The CHST provides support for health, post-secondary education, social assistance, social services, et cetera. The CHST will be separated into two categories effectively today. One will be the Canada health transfer and the other will be the Canada social transfer.
The upcoming social transfer supports social assistance and social programs, including early childhood development, early learning and child care services. They are impacted by this bill. Ensuring that all children receive the best possible start in life is clearly a goal of the government.
Over the years the Government of Canada, in partnership with the provincial and territorial governments, has developed a strong agenda in support of Canada's children. Bill C-30 increases funding to the provinces and territories under the Canada social transfer by $150 million over the next two years, implementing the multilateral framework on early learning and child care.
The member for Don Valley West has worked very hard on this issue for many years. I am sure it is of considerable satisfaction to him and others in our caucus to see that work being recognized.
The framework was agreed to in March 2003 by federal, provincial and territorial ministers responsible for social services. The ministers committed to improve access to affordable, quality and provincially regulated early learning and child care programs.

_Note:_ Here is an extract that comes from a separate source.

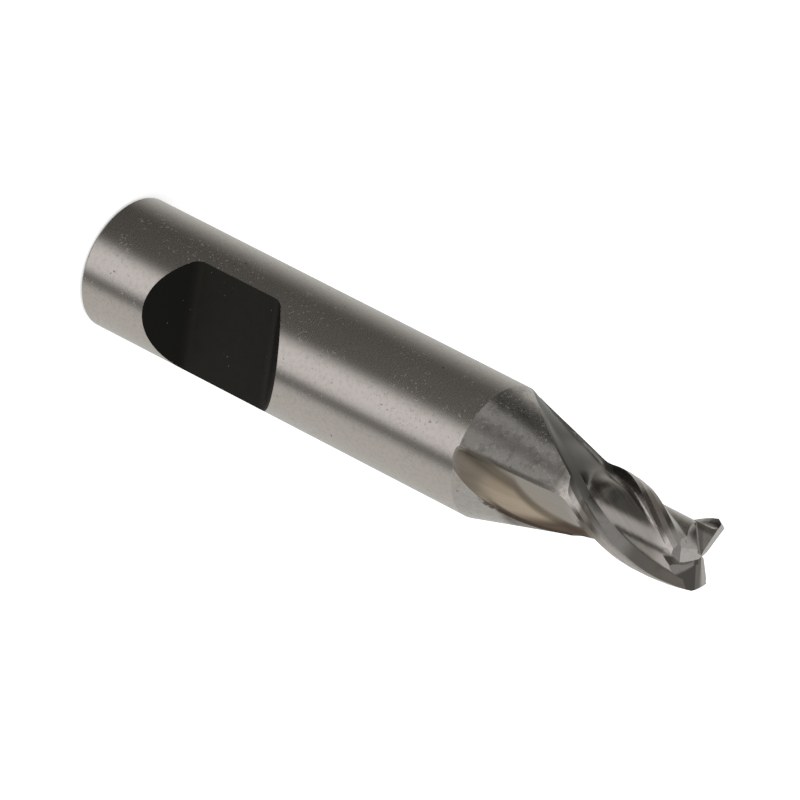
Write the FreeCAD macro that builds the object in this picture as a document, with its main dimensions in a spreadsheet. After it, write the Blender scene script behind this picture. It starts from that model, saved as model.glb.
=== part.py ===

For this year and next, there will be an increase of $75 million per year over the previously committed funds. That would provide resources for up to 48,000 new child care spaces, or up to 70,000 fully subsidized spaces for children from low income families.
Members have heard much comment by the minister, the Prime Minister, members on this side and indeed members on the other side about the $2 billion announcement for health care. The federal government will follow through with its commitment. I am sure that hon. members realize that this cannot be repeated often enough.